WRITTEN REQUEST.
Everything from the line containing "corner_covers();" to the line containing "points = [vertex.co", both lines included, must be copied exactly; nothing else should be.

== == ==

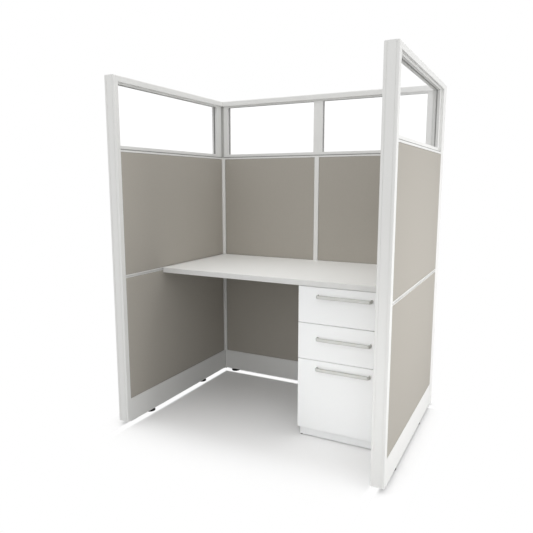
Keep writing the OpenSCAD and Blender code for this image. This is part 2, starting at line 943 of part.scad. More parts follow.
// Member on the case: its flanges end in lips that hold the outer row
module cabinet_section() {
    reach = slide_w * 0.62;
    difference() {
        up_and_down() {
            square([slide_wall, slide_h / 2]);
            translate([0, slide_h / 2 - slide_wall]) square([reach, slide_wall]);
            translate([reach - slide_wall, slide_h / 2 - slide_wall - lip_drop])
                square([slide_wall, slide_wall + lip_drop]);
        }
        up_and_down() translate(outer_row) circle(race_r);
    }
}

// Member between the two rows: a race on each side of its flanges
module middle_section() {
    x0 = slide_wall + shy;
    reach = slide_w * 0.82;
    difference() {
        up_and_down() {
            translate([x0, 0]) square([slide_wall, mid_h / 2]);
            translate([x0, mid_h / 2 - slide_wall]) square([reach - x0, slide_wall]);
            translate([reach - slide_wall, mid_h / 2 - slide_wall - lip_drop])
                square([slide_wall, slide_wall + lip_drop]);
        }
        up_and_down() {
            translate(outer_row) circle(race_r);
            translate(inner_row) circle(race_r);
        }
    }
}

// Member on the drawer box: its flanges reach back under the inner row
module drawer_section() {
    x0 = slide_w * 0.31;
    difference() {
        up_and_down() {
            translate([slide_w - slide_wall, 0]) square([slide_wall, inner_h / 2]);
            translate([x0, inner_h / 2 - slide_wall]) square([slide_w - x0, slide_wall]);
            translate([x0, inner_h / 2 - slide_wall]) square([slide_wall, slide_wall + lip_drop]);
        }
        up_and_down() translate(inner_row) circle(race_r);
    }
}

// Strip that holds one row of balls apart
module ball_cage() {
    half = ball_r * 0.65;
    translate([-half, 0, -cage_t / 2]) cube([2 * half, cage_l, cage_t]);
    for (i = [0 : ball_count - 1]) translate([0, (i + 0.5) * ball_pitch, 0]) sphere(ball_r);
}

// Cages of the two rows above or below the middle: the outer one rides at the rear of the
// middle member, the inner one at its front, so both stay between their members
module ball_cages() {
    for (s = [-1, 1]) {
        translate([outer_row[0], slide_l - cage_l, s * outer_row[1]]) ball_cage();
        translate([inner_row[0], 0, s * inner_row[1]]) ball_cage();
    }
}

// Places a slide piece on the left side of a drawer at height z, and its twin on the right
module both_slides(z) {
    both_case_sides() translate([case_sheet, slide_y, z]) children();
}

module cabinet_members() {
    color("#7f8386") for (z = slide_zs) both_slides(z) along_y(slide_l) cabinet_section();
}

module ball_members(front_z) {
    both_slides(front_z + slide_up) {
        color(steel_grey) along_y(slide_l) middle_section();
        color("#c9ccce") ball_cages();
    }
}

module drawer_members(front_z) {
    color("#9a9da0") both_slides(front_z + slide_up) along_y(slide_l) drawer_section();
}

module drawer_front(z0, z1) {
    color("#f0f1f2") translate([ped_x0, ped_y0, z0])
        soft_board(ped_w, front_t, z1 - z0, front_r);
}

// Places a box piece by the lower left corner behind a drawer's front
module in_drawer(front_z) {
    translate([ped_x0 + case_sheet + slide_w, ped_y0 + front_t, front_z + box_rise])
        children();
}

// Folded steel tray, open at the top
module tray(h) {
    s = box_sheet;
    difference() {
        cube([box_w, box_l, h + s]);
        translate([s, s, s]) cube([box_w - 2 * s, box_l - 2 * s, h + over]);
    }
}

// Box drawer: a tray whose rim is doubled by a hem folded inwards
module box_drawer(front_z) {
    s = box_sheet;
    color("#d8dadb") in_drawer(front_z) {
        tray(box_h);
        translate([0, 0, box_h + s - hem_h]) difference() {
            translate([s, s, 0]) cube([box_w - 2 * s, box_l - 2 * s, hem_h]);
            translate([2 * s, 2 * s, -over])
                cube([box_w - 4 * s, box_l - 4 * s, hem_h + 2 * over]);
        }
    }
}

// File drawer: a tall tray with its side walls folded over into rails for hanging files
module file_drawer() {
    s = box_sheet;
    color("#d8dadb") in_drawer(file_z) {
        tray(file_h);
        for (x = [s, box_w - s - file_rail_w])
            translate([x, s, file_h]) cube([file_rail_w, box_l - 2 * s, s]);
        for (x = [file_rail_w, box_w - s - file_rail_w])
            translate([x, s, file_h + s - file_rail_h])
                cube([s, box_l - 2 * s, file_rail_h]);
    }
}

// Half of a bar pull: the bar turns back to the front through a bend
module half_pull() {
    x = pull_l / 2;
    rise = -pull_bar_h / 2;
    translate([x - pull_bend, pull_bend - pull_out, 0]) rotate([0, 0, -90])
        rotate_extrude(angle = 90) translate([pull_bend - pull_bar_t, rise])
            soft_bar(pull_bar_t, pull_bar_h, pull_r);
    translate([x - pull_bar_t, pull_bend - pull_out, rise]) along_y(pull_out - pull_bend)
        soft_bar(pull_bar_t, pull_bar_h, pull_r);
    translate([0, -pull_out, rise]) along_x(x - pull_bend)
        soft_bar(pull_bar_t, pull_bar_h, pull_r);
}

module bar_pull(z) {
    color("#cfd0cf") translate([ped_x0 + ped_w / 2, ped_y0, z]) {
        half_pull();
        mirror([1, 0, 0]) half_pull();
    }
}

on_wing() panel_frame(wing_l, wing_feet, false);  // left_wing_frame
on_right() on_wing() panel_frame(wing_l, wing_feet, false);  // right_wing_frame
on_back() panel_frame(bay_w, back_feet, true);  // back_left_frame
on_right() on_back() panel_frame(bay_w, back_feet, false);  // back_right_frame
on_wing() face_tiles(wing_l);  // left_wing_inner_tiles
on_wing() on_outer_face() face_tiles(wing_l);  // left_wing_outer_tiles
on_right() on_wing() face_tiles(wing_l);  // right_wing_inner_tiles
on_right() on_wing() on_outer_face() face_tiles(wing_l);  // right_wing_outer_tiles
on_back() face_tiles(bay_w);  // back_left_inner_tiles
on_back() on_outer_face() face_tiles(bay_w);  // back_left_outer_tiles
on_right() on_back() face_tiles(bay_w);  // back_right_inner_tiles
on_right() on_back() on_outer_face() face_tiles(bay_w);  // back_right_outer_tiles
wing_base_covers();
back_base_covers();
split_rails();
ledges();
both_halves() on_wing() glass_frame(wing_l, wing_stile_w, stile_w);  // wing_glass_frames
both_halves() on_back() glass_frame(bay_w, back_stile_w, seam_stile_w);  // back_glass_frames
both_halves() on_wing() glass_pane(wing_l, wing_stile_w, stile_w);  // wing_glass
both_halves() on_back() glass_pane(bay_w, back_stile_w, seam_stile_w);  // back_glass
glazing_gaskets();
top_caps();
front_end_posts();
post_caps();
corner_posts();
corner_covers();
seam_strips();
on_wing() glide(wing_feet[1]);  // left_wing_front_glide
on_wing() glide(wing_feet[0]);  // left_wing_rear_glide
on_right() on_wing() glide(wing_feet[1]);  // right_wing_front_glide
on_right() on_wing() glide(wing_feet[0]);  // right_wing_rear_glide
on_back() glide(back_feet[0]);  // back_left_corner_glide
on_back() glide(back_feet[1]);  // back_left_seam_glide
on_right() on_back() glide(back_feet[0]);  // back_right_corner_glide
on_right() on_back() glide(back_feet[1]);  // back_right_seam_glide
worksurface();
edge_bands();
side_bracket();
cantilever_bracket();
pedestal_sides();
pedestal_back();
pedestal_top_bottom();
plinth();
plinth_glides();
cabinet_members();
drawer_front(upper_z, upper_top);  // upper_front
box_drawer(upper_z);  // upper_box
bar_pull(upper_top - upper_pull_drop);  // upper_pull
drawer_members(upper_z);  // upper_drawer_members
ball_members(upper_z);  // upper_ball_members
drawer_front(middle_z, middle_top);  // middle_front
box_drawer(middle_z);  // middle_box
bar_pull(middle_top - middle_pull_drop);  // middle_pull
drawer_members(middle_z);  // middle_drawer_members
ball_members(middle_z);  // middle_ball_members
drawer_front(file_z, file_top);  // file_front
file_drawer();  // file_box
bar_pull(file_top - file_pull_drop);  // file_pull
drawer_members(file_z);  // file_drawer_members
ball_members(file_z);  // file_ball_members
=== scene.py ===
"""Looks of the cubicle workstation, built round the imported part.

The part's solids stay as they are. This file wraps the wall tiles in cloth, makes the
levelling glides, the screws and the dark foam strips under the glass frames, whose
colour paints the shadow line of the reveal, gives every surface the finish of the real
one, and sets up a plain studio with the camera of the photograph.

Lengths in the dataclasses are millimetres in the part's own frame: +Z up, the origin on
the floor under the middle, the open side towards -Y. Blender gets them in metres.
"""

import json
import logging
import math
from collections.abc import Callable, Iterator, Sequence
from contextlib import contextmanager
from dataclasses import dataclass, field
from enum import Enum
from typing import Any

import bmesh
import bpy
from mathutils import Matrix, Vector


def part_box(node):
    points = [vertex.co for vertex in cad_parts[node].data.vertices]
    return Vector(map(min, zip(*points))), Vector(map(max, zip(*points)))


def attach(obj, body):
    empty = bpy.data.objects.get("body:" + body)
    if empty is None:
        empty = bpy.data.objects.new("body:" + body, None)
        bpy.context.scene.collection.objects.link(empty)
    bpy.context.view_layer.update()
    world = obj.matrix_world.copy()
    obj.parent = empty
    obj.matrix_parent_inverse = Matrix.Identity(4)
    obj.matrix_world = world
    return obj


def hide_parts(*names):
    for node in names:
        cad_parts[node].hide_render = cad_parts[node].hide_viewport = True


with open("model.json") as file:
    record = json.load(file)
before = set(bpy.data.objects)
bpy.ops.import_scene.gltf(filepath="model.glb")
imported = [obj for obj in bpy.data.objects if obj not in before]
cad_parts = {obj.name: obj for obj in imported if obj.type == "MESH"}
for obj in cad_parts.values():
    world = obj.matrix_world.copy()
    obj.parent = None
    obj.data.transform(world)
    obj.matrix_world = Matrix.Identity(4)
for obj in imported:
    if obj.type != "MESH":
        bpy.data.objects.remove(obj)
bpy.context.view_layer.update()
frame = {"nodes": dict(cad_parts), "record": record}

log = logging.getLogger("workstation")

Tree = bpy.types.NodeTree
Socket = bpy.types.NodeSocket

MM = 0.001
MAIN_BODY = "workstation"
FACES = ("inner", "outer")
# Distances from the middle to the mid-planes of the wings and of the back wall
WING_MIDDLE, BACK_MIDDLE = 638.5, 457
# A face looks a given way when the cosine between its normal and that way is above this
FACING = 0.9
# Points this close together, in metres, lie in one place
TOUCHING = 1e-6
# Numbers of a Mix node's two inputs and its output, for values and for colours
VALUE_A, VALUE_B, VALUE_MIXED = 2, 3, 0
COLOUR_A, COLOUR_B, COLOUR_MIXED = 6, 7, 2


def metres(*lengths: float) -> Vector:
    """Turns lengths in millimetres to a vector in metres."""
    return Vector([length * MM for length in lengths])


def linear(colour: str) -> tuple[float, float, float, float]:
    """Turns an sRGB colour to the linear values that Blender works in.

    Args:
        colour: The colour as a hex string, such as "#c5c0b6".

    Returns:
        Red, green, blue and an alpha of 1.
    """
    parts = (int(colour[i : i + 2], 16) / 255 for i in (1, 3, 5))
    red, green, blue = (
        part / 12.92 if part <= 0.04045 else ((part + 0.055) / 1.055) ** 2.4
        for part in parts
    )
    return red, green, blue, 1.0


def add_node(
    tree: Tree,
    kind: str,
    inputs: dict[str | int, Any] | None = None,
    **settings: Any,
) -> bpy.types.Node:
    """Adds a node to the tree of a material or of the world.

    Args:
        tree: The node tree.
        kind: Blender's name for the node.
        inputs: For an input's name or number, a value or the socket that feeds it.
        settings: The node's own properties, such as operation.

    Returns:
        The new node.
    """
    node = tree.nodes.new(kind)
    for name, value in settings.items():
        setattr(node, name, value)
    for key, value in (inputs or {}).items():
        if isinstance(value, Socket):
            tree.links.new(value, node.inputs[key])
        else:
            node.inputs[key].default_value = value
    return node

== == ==

THE ANSWER.
corner_covers();
seam_strips();
on_wing() glide(wing_feet[1]);  // left_wing_front_glide
on_wing() glide(wing_feet[0]);  // left_wing_rear_glide
on_right() on_wing() glide(wing_feet[1]);  // right_wing_front_glide
on_right() on_wing() glide(wing_feet[0]);  // right_wing_rear_glide
on_back() glide(back_feet[0]);  // back_left_corner_glide
on_back() glide(back_feet[1]);  // back_left_seam_glide
on_right() on_back() glide(back_feet[0]);  // back_right_corner_glide
on_right() on_back() glide(back_feet[1]);  // back_right_seam_glide
worksurface();
edge_bands();
side_bracket();
cantilever_bracket();
pedestal_sides();
pedestal_back();
pedestal_top_bottom();
plinth();
plinth_glides();
cabinet_members();
drawer_front(upper_z, upper_top);  // upper_front
box_drawer(upper_z);  // upper_box
bar_pull(upper_top - upper_pull_drop);  // upper_pull
drawer_members(upper_z);  // upper_drawer_members
ball_members(upper_z);  // upper_ball_members
drawer_front(middle_z, middle_top);  // middle_front
box_drawer(middle_z);  // middle_box
bar_pull(middle_top - middle_pull_drop);  // middle_pull
drawer_members(middle_z);  // middle_drawer_members
ball_members(middle_z);  // middle_ball_members
drawer_front(file_z, file_top);  // file_front
file_drawer();  // file_box
bar_pull(file_top - file_pull_drop);  // file_pull
drawer_members(file_z);  // file_drawer_members
ball_members(file_z);  // file_ball_members
=== scene.py ===
"""Looks of the cubicle workstation, built round the imported part.

The part's solids stay as they are. This file wraps the wall tiles in cloth, makes the
levelling glides, the screws and the dark foam strips under the glass frames, whose
colour paints the shadow line of the reveal, gives every surface the finish of the real
one, and sets up a plain studio with the camera of the photograph.

Lengths in the dataclasses are millimetres in the part's own frame: +Z up, the origin on
the floor under the middle, the open side towards -Y. Blender gets them in metres.
"""

import json
import logging
import math
from collections.abc import Callable, Iterator, Sequence
from contextlib import contextmanager
from dataclasses import dataclass, field
from enum import Enum
from typing import Any

import bmesh
import bpy
from mathutils import Matrix, Vector


def part_box(node):
    points = [vertex.co for vertex in cad_parts[node].data.vertices]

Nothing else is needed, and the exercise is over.